» WORK TO DO: Repeat the material exactly, every line of it.

» DATASET RECORDS:

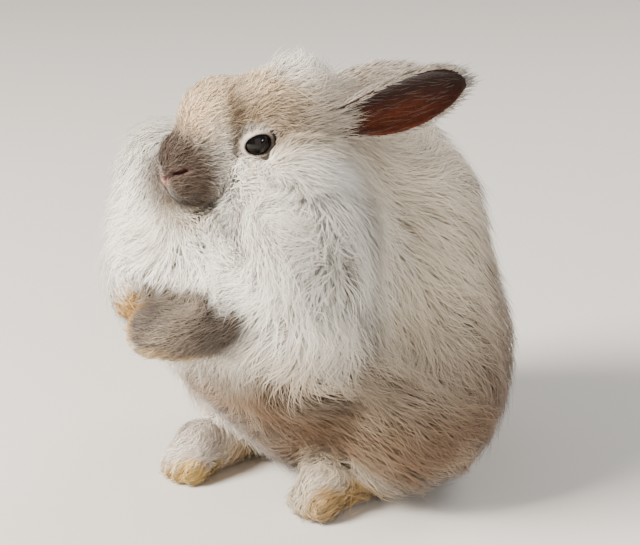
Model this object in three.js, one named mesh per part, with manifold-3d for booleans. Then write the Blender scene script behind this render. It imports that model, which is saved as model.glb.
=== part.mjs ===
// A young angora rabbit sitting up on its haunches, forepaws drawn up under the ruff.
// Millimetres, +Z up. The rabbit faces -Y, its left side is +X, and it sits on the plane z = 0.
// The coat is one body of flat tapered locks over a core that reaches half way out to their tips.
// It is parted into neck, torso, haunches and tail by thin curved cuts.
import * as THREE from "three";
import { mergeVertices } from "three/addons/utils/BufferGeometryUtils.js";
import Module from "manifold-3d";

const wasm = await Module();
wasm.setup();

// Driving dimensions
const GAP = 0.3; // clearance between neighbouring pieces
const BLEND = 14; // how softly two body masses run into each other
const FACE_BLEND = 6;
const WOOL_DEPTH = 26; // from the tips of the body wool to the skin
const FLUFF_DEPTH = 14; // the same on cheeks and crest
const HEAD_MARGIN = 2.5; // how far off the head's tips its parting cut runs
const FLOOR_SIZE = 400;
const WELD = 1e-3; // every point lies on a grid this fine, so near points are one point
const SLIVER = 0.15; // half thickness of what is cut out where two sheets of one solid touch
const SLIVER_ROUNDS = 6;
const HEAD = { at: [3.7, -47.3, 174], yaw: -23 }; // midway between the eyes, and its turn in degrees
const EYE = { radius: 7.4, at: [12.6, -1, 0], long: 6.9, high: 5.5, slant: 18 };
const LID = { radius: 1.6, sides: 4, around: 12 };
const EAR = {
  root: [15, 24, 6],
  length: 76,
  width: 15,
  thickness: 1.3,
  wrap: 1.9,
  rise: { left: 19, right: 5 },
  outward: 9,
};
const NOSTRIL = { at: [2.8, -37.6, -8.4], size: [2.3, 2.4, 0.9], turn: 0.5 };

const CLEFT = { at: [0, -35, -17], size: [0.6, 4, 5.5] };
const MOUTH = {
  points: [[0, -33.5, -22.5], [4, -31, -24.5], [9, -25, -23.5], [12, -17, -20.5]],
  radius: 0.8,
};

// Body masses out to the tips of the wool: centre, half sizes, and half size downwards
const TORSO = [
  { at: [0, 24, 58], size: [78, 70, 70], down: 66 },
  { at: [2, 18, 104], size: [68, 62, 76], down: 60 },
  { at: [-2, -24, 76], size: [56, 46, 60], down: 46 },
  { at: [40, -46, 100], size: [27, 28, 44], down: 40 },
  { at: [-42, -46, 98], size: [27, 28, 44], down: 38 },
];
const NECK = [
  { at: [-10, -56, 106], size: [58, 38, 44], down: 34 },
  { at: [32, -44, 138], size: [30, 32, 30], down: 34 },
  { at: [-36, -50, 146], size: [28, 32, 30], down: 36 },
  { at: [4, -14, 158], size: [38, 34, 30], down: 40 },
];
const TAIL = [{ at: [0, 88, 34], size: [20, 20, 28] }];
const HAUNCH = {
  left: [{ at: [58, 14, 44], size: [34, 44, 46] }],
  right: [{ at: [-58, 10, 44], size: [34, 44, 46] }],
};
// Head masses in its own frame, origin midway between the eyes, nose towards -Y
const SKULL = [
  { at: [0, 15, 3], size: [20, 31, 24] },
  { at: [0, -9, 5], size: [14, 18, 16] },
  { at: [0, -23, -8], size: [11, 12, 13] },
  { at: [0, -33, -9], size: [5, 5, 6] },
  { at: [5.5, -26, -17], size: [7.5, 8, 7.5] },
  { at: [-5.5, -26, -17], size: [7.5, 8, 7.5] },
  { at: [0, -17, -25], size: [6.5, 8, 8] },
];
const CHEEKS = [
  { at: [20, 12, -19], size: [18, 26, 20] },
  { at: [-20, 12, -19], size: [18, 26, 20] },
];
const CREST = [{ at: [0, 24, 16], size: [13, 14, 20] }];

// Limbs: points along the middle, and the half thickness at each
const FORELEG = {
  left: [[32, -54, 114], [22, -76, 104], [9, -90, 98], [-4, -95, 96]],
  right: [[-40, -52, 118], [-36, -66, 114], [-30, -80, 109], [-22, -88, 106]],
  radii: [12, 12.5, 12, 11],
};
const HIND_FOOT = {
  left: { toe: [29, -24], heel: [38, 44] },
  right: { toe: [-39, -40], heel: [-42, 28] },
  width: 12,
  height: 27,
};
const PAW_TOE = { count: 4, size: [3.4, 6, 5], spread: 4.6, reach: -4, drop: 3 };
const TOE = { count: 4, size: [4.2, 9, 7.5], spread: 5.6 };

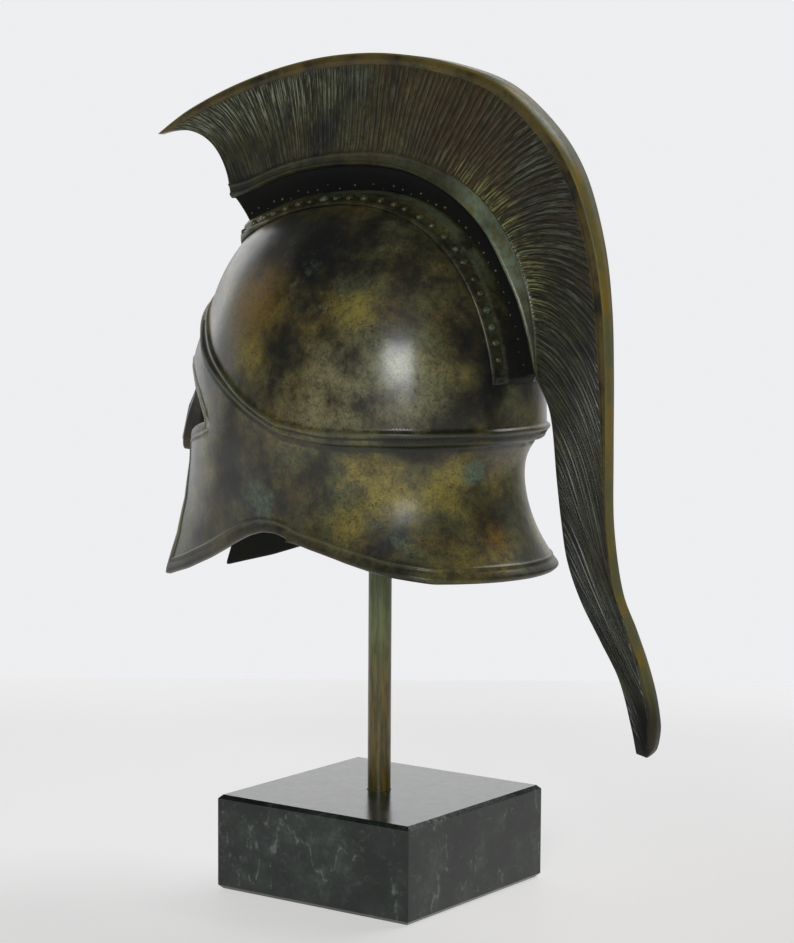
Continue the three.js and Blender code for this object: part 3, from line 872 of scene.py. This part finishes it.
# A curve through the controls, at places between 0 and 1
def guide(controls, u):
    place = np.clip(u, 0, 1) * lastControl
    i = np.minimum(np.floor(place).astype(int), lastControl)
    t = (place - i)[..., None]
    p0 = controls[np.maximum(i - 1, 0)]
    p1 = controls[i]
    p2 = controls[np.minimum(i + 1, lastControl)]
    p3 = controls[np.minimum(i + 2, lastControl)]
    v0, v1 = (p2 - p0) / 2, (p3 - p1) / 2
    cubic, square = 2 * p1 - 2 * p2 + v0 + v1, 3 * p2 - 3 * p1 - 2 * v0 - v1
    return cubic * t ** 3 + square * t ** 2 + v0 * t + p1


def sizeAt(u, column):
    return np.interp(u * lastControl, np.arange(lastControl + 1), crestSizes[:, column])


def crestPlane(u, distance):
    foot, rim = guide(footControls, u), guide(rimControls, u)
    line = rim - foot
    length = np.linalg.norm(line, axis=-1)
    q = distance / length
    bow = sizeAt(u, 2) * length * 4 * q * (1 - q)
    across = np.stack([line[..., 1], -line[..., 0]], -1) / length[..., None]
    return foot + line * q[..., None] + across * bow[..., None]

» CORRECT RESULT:
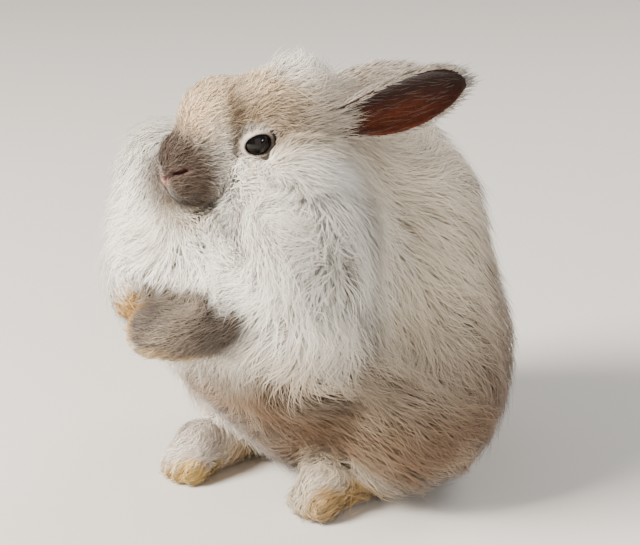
Model this object in three.js, one named mesh per part, with manifold-3d for booleans. Then write the Blender scene script behind this render. It imports that model, which is saved as model.glb.
=== part.mjs ===
// A young angora rabbit sitting up on its haunches, forepaws drawn up under the ruff.
// Millimetres, +Z up. The rabbit faces -Y, its left side is +X, and it sits on the plane z = 0.
// The coat is one body of flat tapered locks over a core that reaches half way out to their tips.
// It is parted into neck, torso, haunches and tail by thin curved cuts.
import * as THREE from "three";
import { mergeVertices } from "three/addons/utils/BufferGeometryUtils.js";
import Module from "manifold-3d";

const wasm = await Module();
wasm.setup();

// Driving dimensions
const GAP = 0.3; // clearance between neighbouring pieces
const BLEND = 14; // how softly two body masses run into each other
const FACE_BLEND = 6;
const WOOL_DEPTH = 26; // from the tips of the body wool to the skin
const FLUFF_DEPTH = 14; // the same on cheeks and crest
const HEAD_MARGIN = 2.5; // how far off the head's tips its parting cut runs
const FLOOR_SIZE = 400;
const WELD = 1e-3; // every point lies on a grid this fine, so near points are one point
const SLIVER = 0.15; // half thickness of what is cut out where two sheets of one solid touch
const SLIVER_ROUNDS = 6;
const HEAD = { at: [3.7, -47.3, 174], yaw: -23 }; // midway between the eyes, and its turn in degrees
const EYE = { radius: 7.4, at: [12.6, -1, 0], long: 6.9, high: 5.5, slant: 18 };
const LID = { radius: 1.6, sides: 4, around: 12 };
const EAR = {
  root: [15, 24, 6],
  length: 76,
  width: 15,
  thickness: 1.3,
  wrap: 1.9,
  rise: { left: 19, right: 5 },
  outward: 9,
};
const NOSTRIL = { at: [2.8, -37.6, -8.4], size: [2.3, 2.4, 0.9], turn: 0.5 };

const CLEFT = { at: [0, -35, -17], size: [0.6, 4, 5.5] };
const MOUTH = {
  points: [[0, -33.5, -22.5], [4, -31, -24.5], [9, -25, -23.5], [12, -17, -20.5]],
  radius: 0.8,
};

// Body masses out to the tips of the wool: centre, half sizes, and half size downwards
const TORSO = [
  { at: [0, 24, 58], size: [78, 70, 70], down: 66 },
  { at: [2, 18, 104], size: [68, 62, 76], down: 60 },
  { at: [-2, -24, 76], size: [56, 46, 60], down: 46 },
  { at: [40, -46, 100], size: [27, 28, 44], down: 40 },
  { at: [-42, -46, 98], size: [27, 28, 44], down: 38 },
];
const NECK = [
  { at: [-10, -56, 106], size: [58, 38, 44], down: 34 },
  { at: [32, -44, 138], size: [30, 32, 30], down: 34 },
  { at: [-36, -50, 146], size: [28, 32, 30], down: 36 },
  { at: [4, -14, 158], size: [38, 34, 30], down: 40 },
];
const TAIL = [{ at: [0, 88, 34], size: [20, 20, 28] }];
const HAUNCH = {
  left: [{ at: [58, 14, 44], size: [34, 44, 46] }],
  right: [{ at: [-58, 10, 44], size: [34, 44, 46] }],
};
// Head masses in its own frame, origin midway between the eyes, nose towards -Y
const SKULL = [
  { at: [0, 15, 3], size: [20, 31, 24] },
  { at: [0, -9, 5], size: [14, 18, 16] },
  { at: [0, -23, -8], size: [11, 12, 13] },
  { at: [0, -33, -9], size: [5, 5, 6] },
  { at: [5.5, -26, -17], size: [7.5, 8, 7.5] },
  { at: [-5.5, -26, -17], size: [7.5, 8, 7.5] },
  { at: [0, -17, -25], size: [6.5, 8, 8] },
];
const CHEEKS = [
  { at: [20, 12, -19], size: [18, 26, 20] },
  { at: [-20, 12, -19], size: [18, 26, 20] },
];
const CREST = [{ at: [0, 24, 16], size: [13, 14, 20] }];

// Limbs: points along the middle, and the half thickness at each
const FORELEG = {
  left: [[32, -54, 114], [22, -76, 104], [9, -90, 98], [-4, -95, 96]],
  right: [[-40, -52, 118], [-36, -66, 114], [-30, -80, 109], [-22, -88, 106]],
  radii: [12, 12.5, 12, 11],
};
const HIND_FOOT = {
  left: { toe: [29, -24], heel: [38, 44] },
  right: { toe: [-39, -40], heel: [-42, 28] },
  width: 12,
  height: 27,
};
const PAW_TOE = { count: 4, size: [3.4, 6, 5], spread: 4.6, reach: -4, drop: 3 };
const TOE = { count: 4, size: [4.2, 9, 7.5], spread: 5.6 };

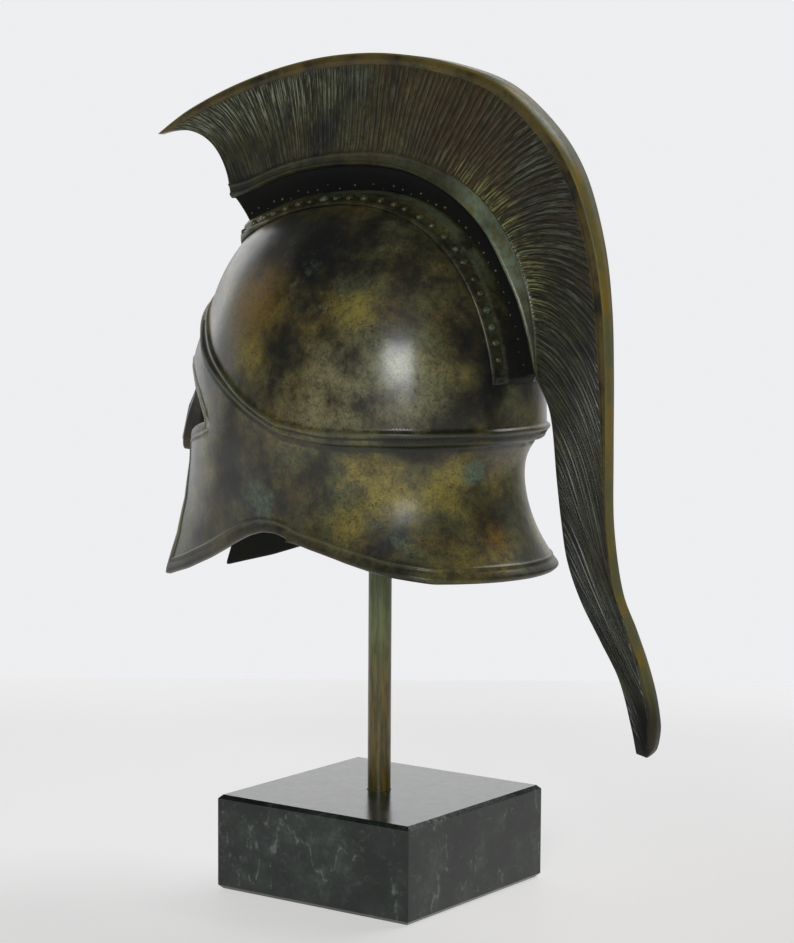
Continue the three.js and Blender code for this object: part 3, from line 872 of scene.py. This part finishes it.
# A curve through the controls, at places between 0 and 1
def guide(controls, u):
    place = np.clip(u, 0, 1) * lastControl
    i = np.minimum(np.floor(place).astype(int), lastControl)
    t = (place - i)[..., None]
    p0 = controls[np.maximum(i - 1, 0)]
    p1 = controls[i]
    p2 = controls[np.minimum(i + 1, lastControl)]
    p3 = controls[np.minimum(i + 2, lastControl)]
    v0, v1 = (p2 - p0) / 2, (p3 - p1) / 2
    cubic, square = 2 * p1 - 2 * p2 + v0 + v1, 3 * p2 - 3 * p1 - 2 * v0 - v1
    return cubic * t ** 3 + square * t ** 2 + v0 * t + p1


def sizeAt(u, column):
    return np.interp(u * lastControl, np.arange(lastControl + 1), crestSizes[:, column])


def crestPlane(u, distance):
    foot, rim = guide(footControls, u), guide(rimControls, u)
    line = rim - foot
    length = np.linalg.norm(line, axis=-1)
    q = distance / length
    bow = sizeAt(u, 2) * length * 4 * q * (1 - q)
    across = np.stack([line[..., 1], -line[..., 0]], -1) / length[..., None]
    return foot + line * q[..., None] + across * bow[..., None]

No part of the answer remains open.